Single by Catfish and the Bottlemen

from the album Kathleen and the Other Three and The Balcony
- B-side: "Pacifier"
- Released: 18 May 2013 (digital); 17 June 2013 (7-inch);
- Genre: Indie rock; post-punk revival; blues rock;
- Length: 4:54
- Label: Island; Communion;
- Songwriter: Van McCann
- Producer: Jim Abbiss

Catfish and the Bottlemen singles chronology
|  | "Homesick" (2013) | "Rango" (2013) |

Music video
- "Homesick" on YouTube

= Homesick (Catfish and the Bottlemen song) =

"Homesick" is the first single by Welsh indie rock band Catfish and the Bottlemen.
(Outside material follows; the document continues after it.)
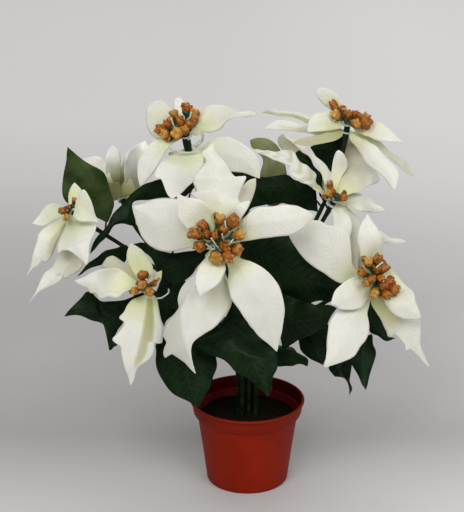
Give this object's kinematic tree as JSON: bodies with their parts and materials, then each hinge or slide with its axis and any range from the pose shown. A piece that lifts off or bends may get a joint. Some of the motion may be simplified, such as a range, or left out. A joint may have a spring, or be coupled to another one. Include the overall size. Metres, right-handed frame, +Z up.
{
  "type": "potted poinsettia",
  "caption": "Artificial poinsettia with fabric bracts and leaves on wired stems, set in dark filler in a tapered nursery pot; it stands on a table or shelf.",
  "frame": {"origin": "middle of the pot's underside", "axes": "+Z up, -Y towards the plant's front, +X to the right seen from the front"},
  "size_m": [0.3757, 0.2651, 0.3857],
  "materials": {
    "pot": "moulded, slight sheen",
    "filler": "rough, dark, grainy",
    "stem": "satin, ribbed",
    "bract": "matt pressed cloth, yellow-green at the base",
    "bud": "satin",
    "leaf": "pressed cloth with a waxy sheen"
  },
  "bodies": {
    "root": {"bracts_back": "bract", "bracts_back_left": "bract", "bracts_back_right": "bract", "buds_back": "bud", "buds_back_left": "bud", "buds_back_right": "bud", "buds_front": "bud", "buds_lower_left": "bud", "buds_lower_right": "bud", "buds_mid_left": "bud", "buds_mid_right": "bud", "buds_upper_left": "bud", "buds_upper_right": "bud", "leaf_back_low_left": "leaf", "leaf_back_low_right": "leaf", "leaf_centre_front": "leaf", "leaf_curved_strip": "leaf", "leaf_front_left": "leaf", "leaf_left_inner": "leaf", "leaf_left_under": "leaf", "leaf_long_left": "leaf", "leaf_lower_big": "leaf", "leaf_lower_left": "leaf", "leaf_olive": "leaf", "leaf_right_down": "leaf", "leaf_right_mass": "leaf", "leaf_right_mass_low": "leaf", "leaf_right_tip": "leaf", "leaf_right_tip_low": "leaf", "leaf_right_under": "leaf", "leaf_small_right": "leaf", "leaf_upper_middle": "leaf", "leaf_upper_right_leaf": "leaf", "leaf_upright": "leaf", "lower_bracts_front": "bract", "lower_bracts_lower_left": "bract", "lower_bracts_lower_right": "bract", "lower_bracts_mid_left": "bract", "lower_bracts_mid_right": "bract", "lower_bracts_upper_left": "bract", "lower_bracts_upper_right": "bract", "pot": "pot", "soil": "filler", "stem_back": "stem", "stem_back_left": "stem", "stem_back_right": "stem", "stem_front": "stem", "stem_lower_left": "stem", "stem_lower_right": "stem", "stem_mid_left": "stem", "stem_mid_right": "stem", "stem_upper_left": "stem", "stem_upper_right": "stem", "upper_bracts_front": "bract", "upper_bracts_lower_left": "bract", "upper_bracts_lower_right": "bract", "upper_bracts_mid_left": "bract", "upper_bracts_mid_right": "bract", "upper_bracts_upper_left": "bract", "upper_bracts_upper_right": "bract"}
  },
  "joints": []
}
The song was included in their EP, Kathleen and the Other Three, and their debut studio album, The Balcony. The single was released on 18 May 2013 and reached 182 on the UK Singles Chart.

== Music video ==
The music video is a slideshow with split-second black-and-white photos of the band preparing for a concert and performing a concert. The music video was directed by Jon Stone, using photos by Jordan Curtis Hughes. The music video came out on 17 April 2015.

== Track listing ==

| No. | Title | Length |
|---|---|---|
| 1. | "Homesick" | 2:27 |
| 2. | "Pacifier" | 2:27 |
| Total length: |  | 4:54 |

== Charts ==

| Chart (2014) | Peak position |
|---|---|
| UK Singles (Official Charts) | 182 |

== Certifications ==

| Region | Certification | Certified units/sales |
| United Kingdom (BPI) | Platinum | 600,000^{‡} |
^{‡} Sales+streaming figures based on certification alone.